How should I explain dynamic programming to a 4-year-old?
writes down "1+1+1+1+1+1+1+1 =" on a sheet of paper
"What's that equal to?"
counting "Eight!"
writes down another "1+" on the left
"What about that?"
quickly "Nine!"
"How'd you know it was nine so fast?"
"You just added one more"
"So you didn't need to recount because you remembered there were eight! Dynamic Programming is just a fancy way to say 'remembering stuff to save time later'"
Some other information:
Maximum subarray problem
Kadane’s Algorithm — (Dynamic Programming) — How and Why does it Work?
Code Walkthrough
class Solution {
public int solution(int[] A) {
if (A == null || A.length == 0) return 0;
int globalMax = Integer.MIN_VALUE;
int localMax = 0;
for (int a : A) {
localMax = Math.max(a + localMax, a);
if (localMax > globalMax) {
globalMax = localMax;
}
}
return globalMax;
}
}
Note that instead of using an array to store local_maximums, we are simply storing the latest local_maximum in an int type variable ‘local_max’ because that’s what we need to calculate next local_maximum.

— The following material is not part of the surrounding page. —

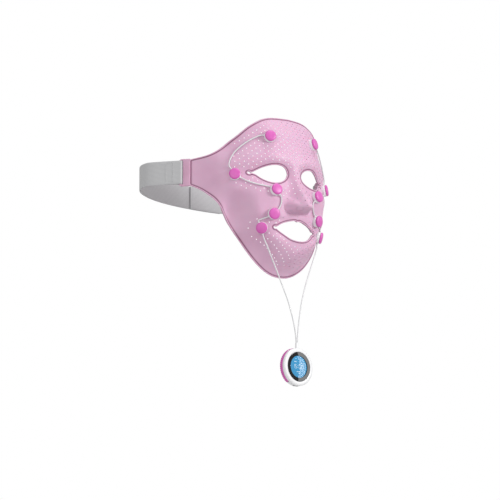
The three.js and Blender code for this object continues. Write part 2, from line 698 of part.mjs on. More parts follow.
for (const [sideName, side] of Object.entries(SIDES)) {
  const seats = HEADS.map(({ x, z }) => seatAt(side * x, z));
  allSeats.push(...seats);
  const { points, openings } = wireRoute(side, seats);
  const leadStart = new THREE.Vector3(side * LEAD_ROUTE[0][0], LEAD_ROUTE[0][1], LEAD_ROUTE[0][2]);
  const leadLocal = leadStart.applyMatrix4(seats[seats.length - 1].inverse);
  openings[openings.length - 1].push(Math.atan2(leadLocal.y, leadLocal.x));
  HEADS.forEach(({ place }, index) => {
    const head = new THREE.Group();
    head.applyMatrix4(seats[index].matrix);
    add(head, `${place}_${sideName}_base`, baseGeometry(openings[index]), MATERIALS.white);
    add(head, `${place}_${sideName}_cap`, capGeometry(), MATERIALS.cap);
    add(head, `${place}_${sideName}_motor`, motorGeometry(), MATERIALS.steel);
    add(head, `${place}_${sideName}_rotor`, rotorGeometry(), MATERIALS.tungsten);
    mask.add(head);
  });
  add(mask, `harness_${sideName}`, tube(points, WIRE_RADIUS, 50, 6), MATERIALS.wire);
  const anchor = anchorGeometry();
  add(mask, `strap_anchor_${sideName}`, side > 0 ? anchor : mirroredPiece(anchor), MATERIALS.silicone);
  const lead = LEAD_ROUTE.map(([x, y, z]) => new THREE.Vector3(side * x, y, z));
  add(mask, `lead_${sideName}`, tube(lead, LEAD_RADIUS, 36, 8), MATERIALS.wire);
}

add(mask, "mask_shell", shellGeometry(allSeats), MATERIALS.silicone);
add(mask, "strap_right", mirroredPiece(upright(strapShape(-17, LAYER_OFFSET))), MATERIALS.webbing);
add(mask, "strap_left", upright(strapShape(-3.4, -LAYER_OFFSET)), MATERIALS.webbing);
add(mask, "strap_hook_patch", patchGeometry(0.55), MATERIALS.webbing);
add(mask, "strap_loop_patch", patchGeometry(-0.55), MATERIALS.webbing);

const controller = new THREE.Group();
controller.position.set(0, CONTROLLER_Y, CONTROLLER_Z);
controller.rotation.x = Math.PI / 2;
const glassBack = BODY_HALF_DEPTH - 1.2 + GAP;
add(controller, "controller_front_shell", frontShellGeometry(), MATERIALS.white);
add(controller, "controller_back_shell", backShellGeometry(), MATERIALS.white);
const glass = disc(GLASS_RADIUS, glassBack, glassBack + 1, BODY_FACETS);
const display = disc(DISPLAY_RADIUS, glassBack - 1.1, glassBack - GAP, 24);
add(controller, "controller_glass", glass, MATERIALS.glass);
add(controller, "controller_display", display, MATERIALS.display);
add(controller, "controller_side_key", keyGeometry(), MATERIALS.cap);
add(controller, "controller_board", disc(20, 1.9, 2.8, 24), MATERIALS.board);
add(controller, "controller_battery", block([-12, -9, -3.4], [12, 9, 1.2]), MATERIALS.battery);
add(controller, "controller_charge_port", portGeometry(), MATERIALS.dark);
add(controller, "strain_relief", strainReliefGeometry(), MATERIALS.white);
mask.add(controller);

export default mask;
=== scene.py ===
"""Full-face silicone massage mask: ten massage heads, an elastic head strap and a hanging controller.

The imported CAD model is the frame. This script makes the visible surfaces round it: the perforated
shell with its rim, the heads, wires, strap and controller, their materials, the studio and camera.
Shapes are worked out in millimetres in the CAD model's frame, and a finished mesh is in metres.
"""
import math

import bmesh
import bpy
import numpy as np
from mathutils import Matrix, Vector
from mathutils.geometry import delaunay_2d_cdt, tessellate_polygon
from mathutils.kdtree import KDTree


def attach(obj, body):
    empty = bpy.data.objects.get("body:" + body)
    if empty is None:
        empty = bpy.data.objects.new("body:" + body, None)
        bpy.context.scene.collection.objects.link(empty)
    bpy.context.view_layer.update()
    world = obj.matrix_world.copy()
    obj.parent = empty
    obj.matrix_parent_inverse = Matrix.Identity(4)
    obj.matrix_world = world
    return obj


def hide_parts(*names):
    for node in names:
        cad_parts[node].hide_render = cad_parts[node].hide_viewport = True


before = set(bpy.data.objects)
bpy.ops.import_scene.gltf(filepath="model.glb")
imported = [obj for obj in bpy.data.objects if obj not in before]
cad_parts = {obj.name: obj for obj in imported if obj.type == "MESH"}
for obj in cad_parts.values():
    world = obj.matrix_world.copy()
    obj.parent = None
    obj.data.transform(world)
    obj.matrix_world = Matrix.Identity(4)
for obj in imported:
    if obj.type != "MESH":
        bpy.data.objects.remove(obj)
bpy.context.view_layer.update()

MM = 0.001
SIDES = {"right": -1, "left": 1}

# ---- the model's driving sizes, in millimetres ----

SHELL_THICKNESS = 2.0
WING_START = 94.0
WING_SLOPE = 1.5
WING_END = 110.7
NOTCH_RADIUS = 1.7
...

Also, as we are using a variable ‘global_max’ to keep track of the maximum value of local_maximum, which in the end comes out to be the required output.
Conclusion
Because of the way this algorithm uses optimal substructures (the maximum subarray ending at each position is calculated in a simple way from a related but smaller and overlapping subproblem: the maximum subarray ending at the previous position) this algorithm can be viewed as a simple example of dynamic programming. Kadane’s algorithm is able to find the maximum sum of a contiguous subarray in an array with a runtime of O(n).
- Detected time complexity: O(N)
- Detected space complexity: O(1)